Le prime due dee sono sedute, come assise in trono per suggerire la propria importanza, mentre le altre due sono in piedi ma lanciano comunque il loro messaggio: Minerva con le sue battaglie difende le messi e l’abbondanza di cui Cerere è patrona. Su ogni lato dell’arco ci sono due file di nicchie, ognuna delle quali è incorniciata da due piccole colonne laterali e coperta da un’edicola. Se immaginiamo che per ogni nicchia c’era una statua, possiamo farci un’idea dell’imponenza e della ricchezza di quest’arco così originale.
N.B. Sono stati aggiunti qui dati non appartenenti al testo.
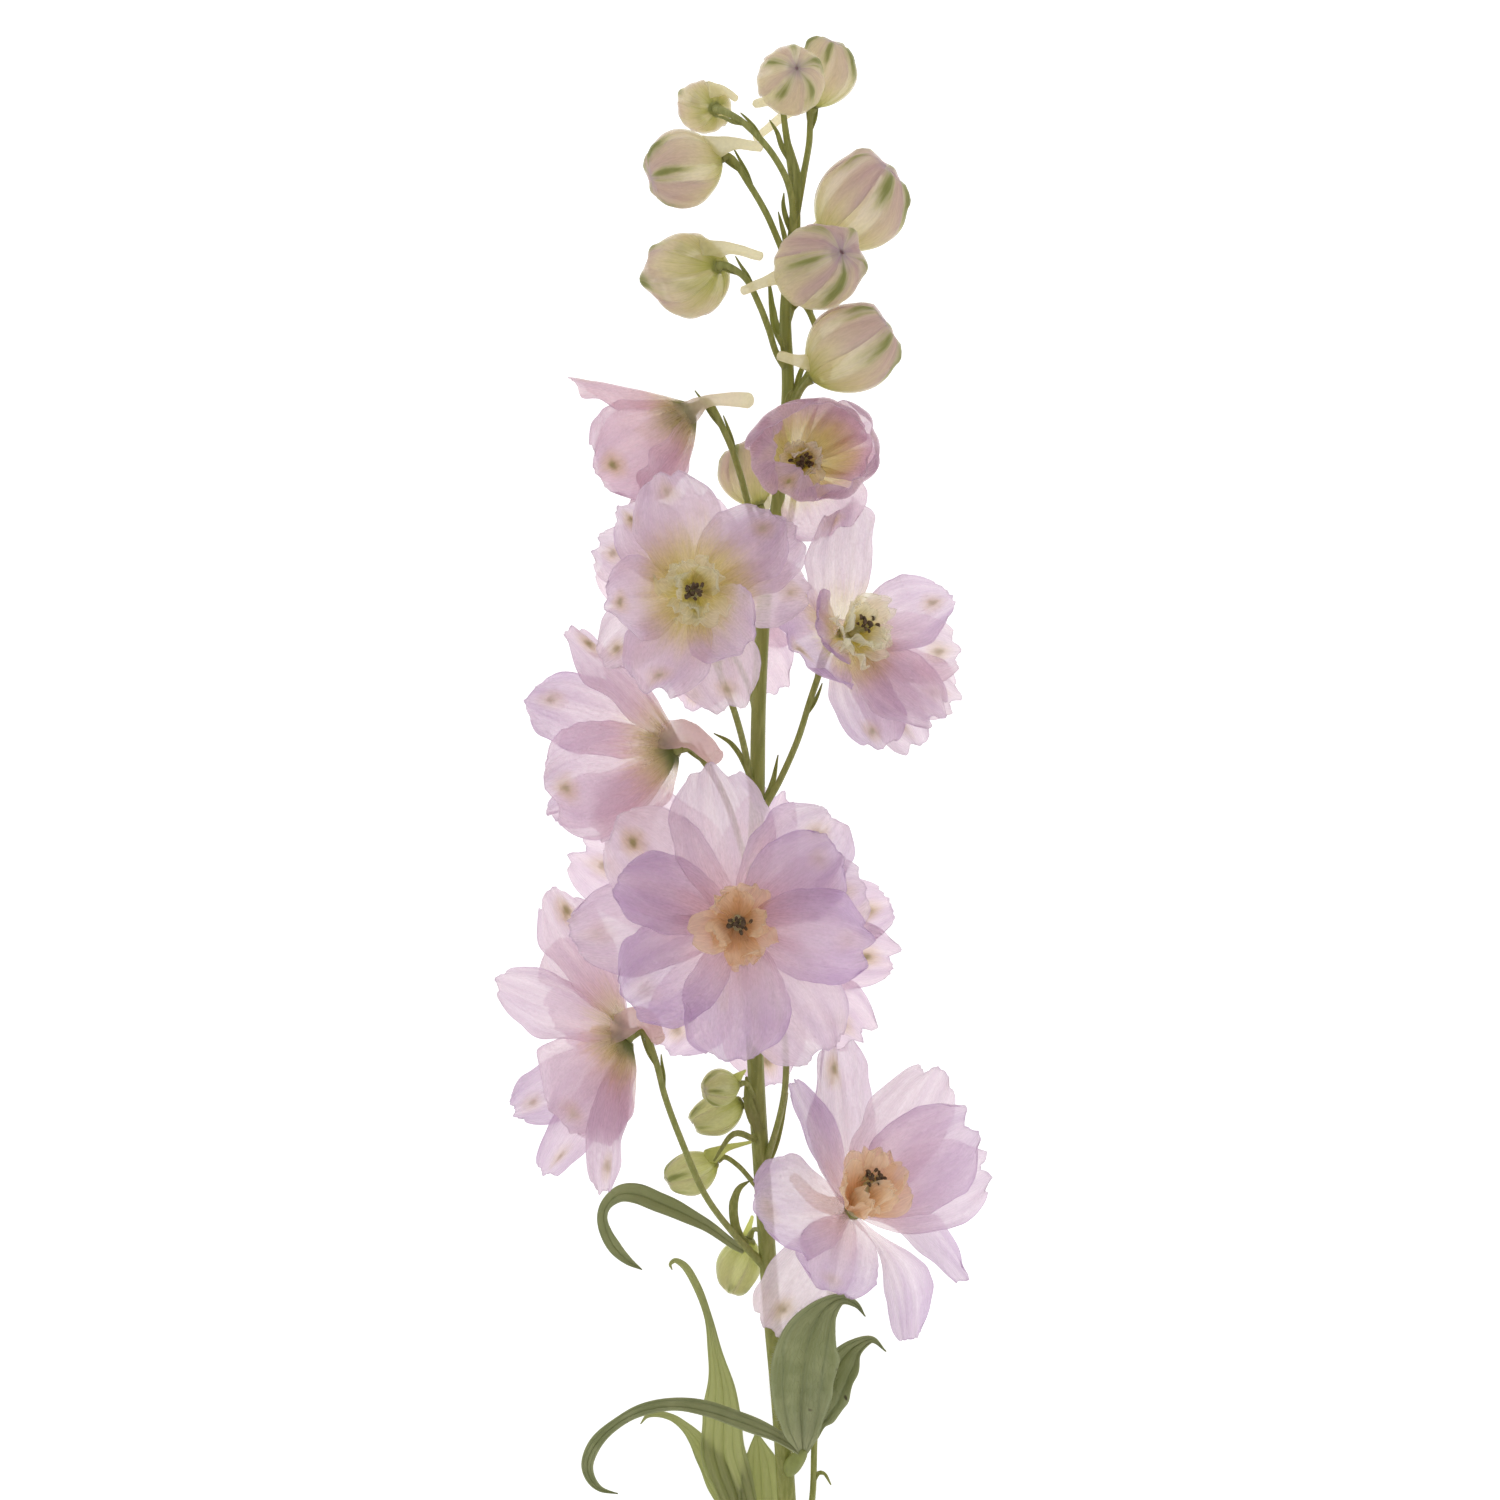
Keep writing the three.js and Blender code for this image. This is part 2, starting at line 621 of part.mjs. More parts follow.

Da snodo di commercio a fortezza medievale

A differenza di oggi il monumento proseguiva verso l’alto, ma durante il medioevo la famiglia dei Frangipane ne sfruttò la struttura trasformandolo in torre fortificata: chiusero i fornici, abbatterono la sommità e adattarono la parte rimanente alle proprie esigenze. Fu solo nel 1827 che l’arco fu riportato il più vicino possibile al suo aspetto originario. Un altro arco quadrifronte, detto di Malborghetto, ha avuto una sorte simile a quello di Giano benché più drastica: oggi ha assunto la forma di un casale ed è sede di un museo. La robustezza dell’Arco di Giano lo ha comunque salvato dagli sfregi del tempo. Se i Frangipane non l’avessero inglobato in una torre, sarebbe stato lentamente distrutto per trarne materiale da costruzione. Quella del riuso infatti era una pratica normale già per i romani del periodo tardo, anche tra i marmi e i travertini dell’Arco di Giano ce ne sono alcuni di recupero.

Un’identità riscoperta

D’altronde monumento risale già al IV secolo d.C., probabilmente fu fatto edificare da Costanzo II. C’è un’iscrizione nella vicina chiesa di San Giorgio al Velabro, inglobata nella muratura, che fa riferimento alla vittoria di Costanzo II sul suo rivale Magnenzio e potrebbe provenire dall’Arco di Giano. Se così fosse, questo possente arco sarebbe legato al trionfo di Costanzo II, ma non vi sono certezze. Nel dubbio, sappiamo che questo arco racconta storie di ricchezza e di guerra, mentre lui, saldo sui suoi quattro piloni, va avanti guardandoci con gli occhi di Minerva e Cerere. E la vita dell’Arco di Giano intanto prosegue: nel 2015 è stato decorato da installazioni audiovisive da Livia Canella, in un evento multimediale chiamato Popvlvs. Una nuova e meritata primavera fiorita su un monumento che non ha mai smesso di cambiare.